I first met the courageous Jiang in Beijing in 2005 when he and his law partner Li Heping, who has long since been confined as a result of criminal prosecution, were representing Chen, and we all lunched together. Jiang told me at that time how, as a young public school teacher, he had decided to become a lawyer in order to try to improve China’s human rights situation.  Shortly after lunch, Chen was abducted by Shandong police who had come to Beijing without seeking permission of their local counterparts.

For more than a decade since that meeting Jiang himself has had to play “cat and mouse” games with the security police in an effort to avoid the long-term detention that would stop his human rights work. For example, a few weeks after Chen’s abduction I telephoned Jiang to tell him that Chen, in a quick, furtive call to me, had asked that Jiang take the night train from Beijing to Shandong to try to visit Chen. Jiang agreed to try, despite the serious risk that he would be beaten by police thugs who were guarding Chen’s village. An hour later, however, Jiang called me back to report that he had received a call from the local judicial bureau ordering him not to travel to Shandong. The judicial bureau had evidently been contacted by whoever had been listening to my first call with Jiang. As a result, he did not make the trip but did manage to send an assistant, who was indeed abused by the local Shandong thugs.

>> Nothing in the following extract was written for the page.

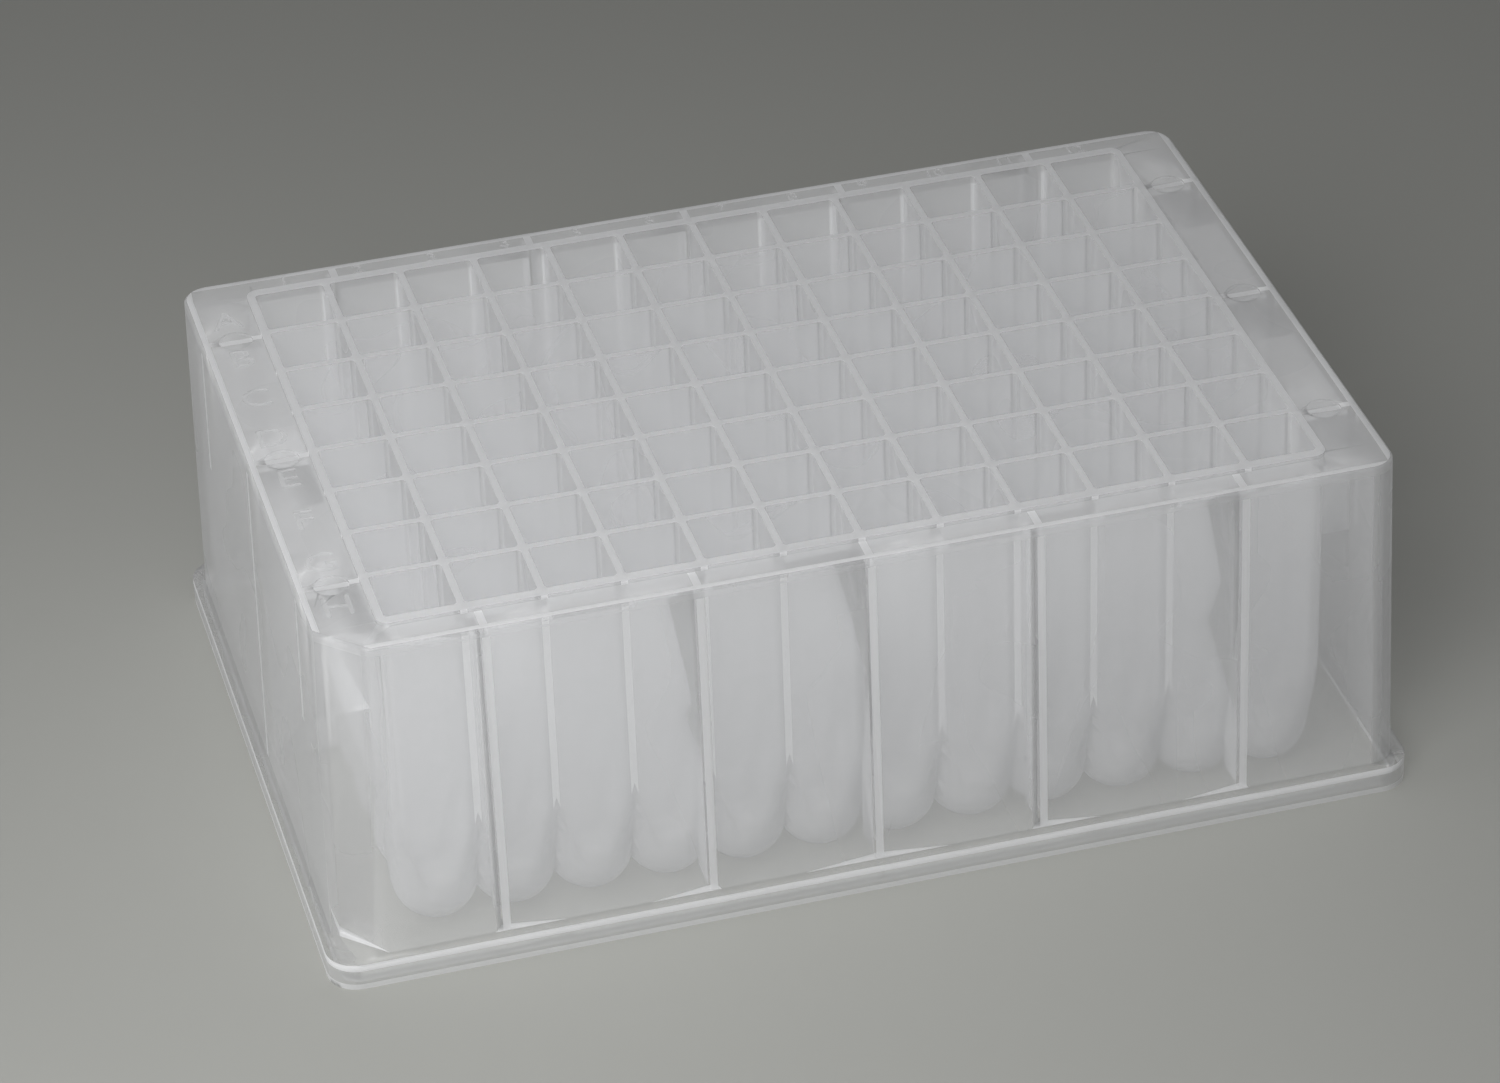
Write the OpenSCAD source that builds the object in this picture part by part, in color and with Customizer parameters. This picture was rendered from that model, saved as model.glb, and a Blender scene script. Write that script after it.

Similarly, some years later, shortly after arriving in Beijing, I called Jiang to invite him to dinner that night. He said he would have to call me back in half an hour because he needed to ask for permission from the police “minder” stationed outside his law office. When he did call me back, he declined my invitation because the “minder”, whom Jiang evidently knew quite well, said that if Jiang wanted to return to the office the next day he had better not see me that night. Jiang, however, told me that his assistant would be permitted to join me for dinner, as he did, undoubtedly under surveillance.

Yet, despite such commendable caution, police have on some occasions detained and abused Jiang, but not for the long term that he might now confront.